> _WORK TO COMPLETE_: Locate the word "bodies" in the data below, then copy every line that holds it.

> _SOURCE DATA_:
┄┄┄┄┄┄

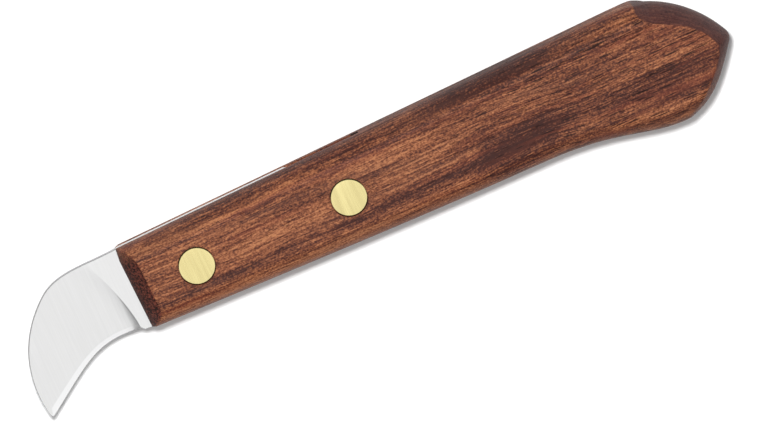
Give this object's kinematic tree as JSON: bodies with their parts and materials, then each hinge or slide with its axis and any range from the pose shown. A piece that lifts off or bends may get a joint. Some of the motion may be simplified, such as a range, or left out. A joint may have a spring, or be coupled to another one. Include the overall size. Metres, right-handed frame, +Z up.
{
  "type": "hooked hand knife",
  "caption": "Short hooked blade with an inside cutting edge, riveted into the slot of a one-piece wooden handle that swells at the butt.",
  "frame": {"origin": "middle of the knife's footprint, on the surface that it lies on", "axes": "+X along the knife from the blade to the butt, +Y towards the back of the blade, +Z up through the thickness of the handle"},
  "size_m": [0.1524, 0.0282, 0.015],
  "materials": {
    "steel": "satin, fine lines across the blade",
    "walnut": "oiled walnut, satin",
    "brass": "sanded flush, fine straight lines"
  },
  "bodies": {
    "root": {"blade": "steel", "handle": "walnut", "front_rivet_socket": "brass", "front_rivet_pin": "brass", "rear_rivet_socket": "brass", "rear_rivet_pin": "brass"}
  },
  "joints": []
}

┄┄┄┄┄┄

> _COMPLETE OUTPUT_:
Give this object's kinematic tree as JSON: bodies with their parts and materials, then each hinge or slide with its axis and any range from the pose shown. A piece that lifts off or bends may get a joint. Some of the motion may be simplified, such as a range, or left out. A joint may have a spring, or be coupled to another one. Include the overall size. Metres, right-handed frame, +Z up.
  "bodies": {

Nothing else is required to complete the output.